Esiste poi un terzo ed ulteriore aspetto che ha minato la credibilità dell’UE come attore di pace. L’attuale ‘crisi dell’Eurozona’ è anche dovuta (tra numerosi altri fattori, sia chiaro) all’incompetenza, debolezza e connivenza con le grandi istituzioni della finanza internazionale che hanno caratterizzato l’Unione in questi anni. All’inizio del 2013, il Pil greco dovrebbe essere diminuito del 25% rispetto a inizio 2008; una caduta paragonabile a quella del Pil USA durante la Grande depressione. La disoccupazione è salita dal 7,5% (settembre 2008) all’attuale 25% – ed è destinata a salire ancora. In Spagna, la cifra attuale è persino peggiore. Mentre a Barcellona si agitano i venti della secessione, in Grecia preoccupa l’ascesa di ‘Alba Dorata’, un partito neonazista che ha raccolto il 7% dei voti (e 18 seggi) nelle elezioni di giugno e sta raccogliendo consensi anche grazie a presunte connivenze con la polizia greca. Il simbolo di ‘Alba Dorata’, un meandro, ricorda da vicino una svastica; e il suo leader ha apertamente espresso apprezzamento per Hitler, in un articolo, per quanto lontano, del 1987. E cco: l’Unione europea ha ricevuto il Nobel per la Pace nell’anno in cui un partito nazista o nazistoide ha messo piede in un parlamento, e con un certo seguito. È una storia tristissima, della quale Bruxelles è in parte consistente responsabile. Che cosa ha dunque motivato i giurati norvegesi? Forse un certo grado di paura, perché un collasso dell’Europa non giova a nessuno, neanche a loro che credono di starsene tranquillamente al di fuori.

Forse hanno voluto dare all’Europa un contentino, un supporto morale, o anche un premio. Un premio alla carriera però, quale si dà ad una starmatura, magari sulla via del tramonto. Una carriera che l’Europa non ha in realtà neppure cominciato. Come può l’UE essere un attore di pace se non è pienamente credibile e riconosciuta? Come può portare pace all’esterno se non la coltiva neppure al proprio interno, restando silente di fronte a chi si inventa di un’Europa ‘virtuosa’ ed un’Europa ‘dei PIGS’? E’ difficile dire se l’UE abbia meritato questo premio. Intanto però l’ha vinto, e ora deve provare a meritarselo. È bene che i nostri leader politici se ne rendano conto, ed agiscano, perché è tardi.

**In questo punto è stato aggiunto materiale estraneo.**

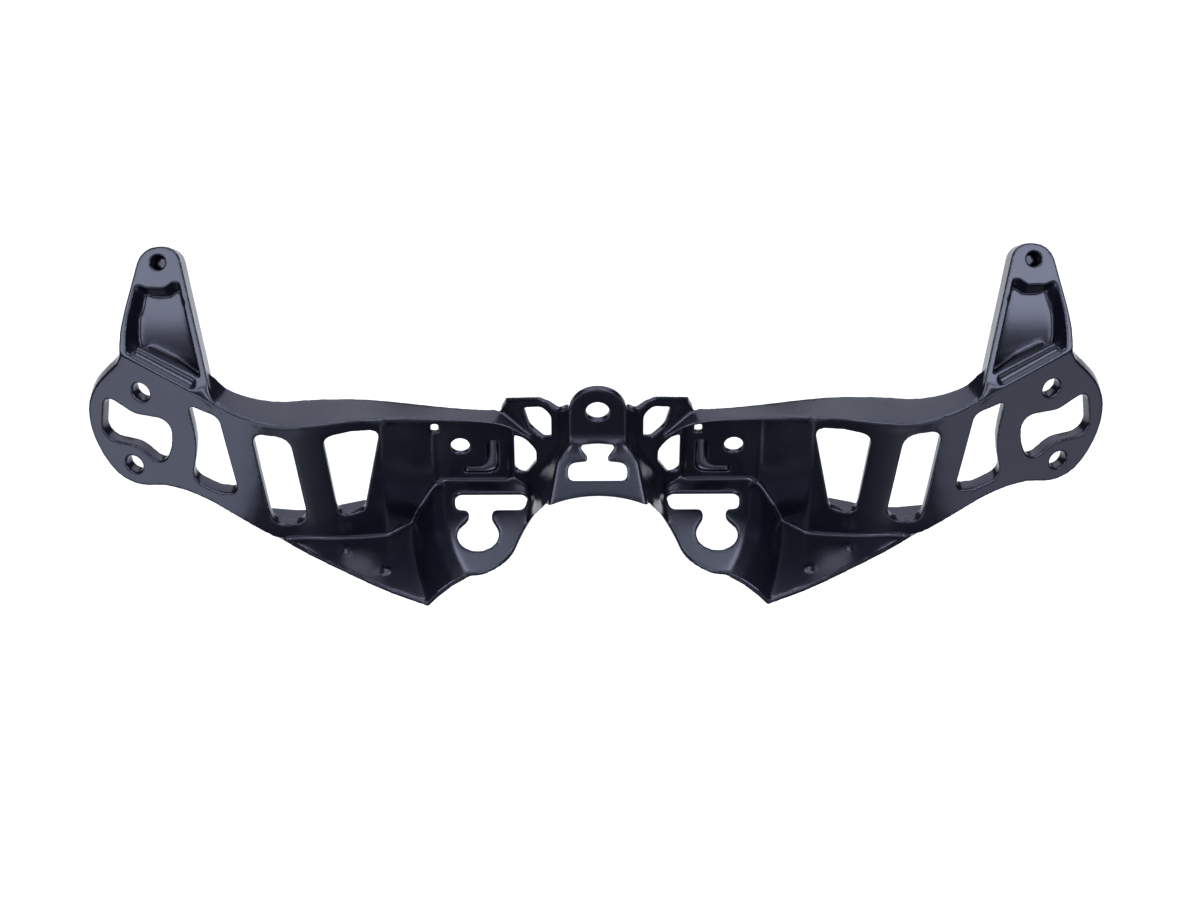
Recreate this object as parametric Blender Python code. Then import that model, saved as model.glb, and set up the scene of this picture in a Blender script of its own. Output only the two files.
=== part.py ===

Alla luce della odierna rielezione di Barack Obama, manca solamente la scelta della nuova leadership cinese al diciottesimo Congresso del Partito Comunista per mettere in chiaro chi guiderà le due massime potenze mondiali nei prossimi anni. La sospensione, il limbo, della politica mondiale di questi ultimi mesi sono destinati a terminare. Cerchiamo almeno noi, come cittadini, di meritarci un premio che, più che gratificarci, dovrebbe essere di sprone!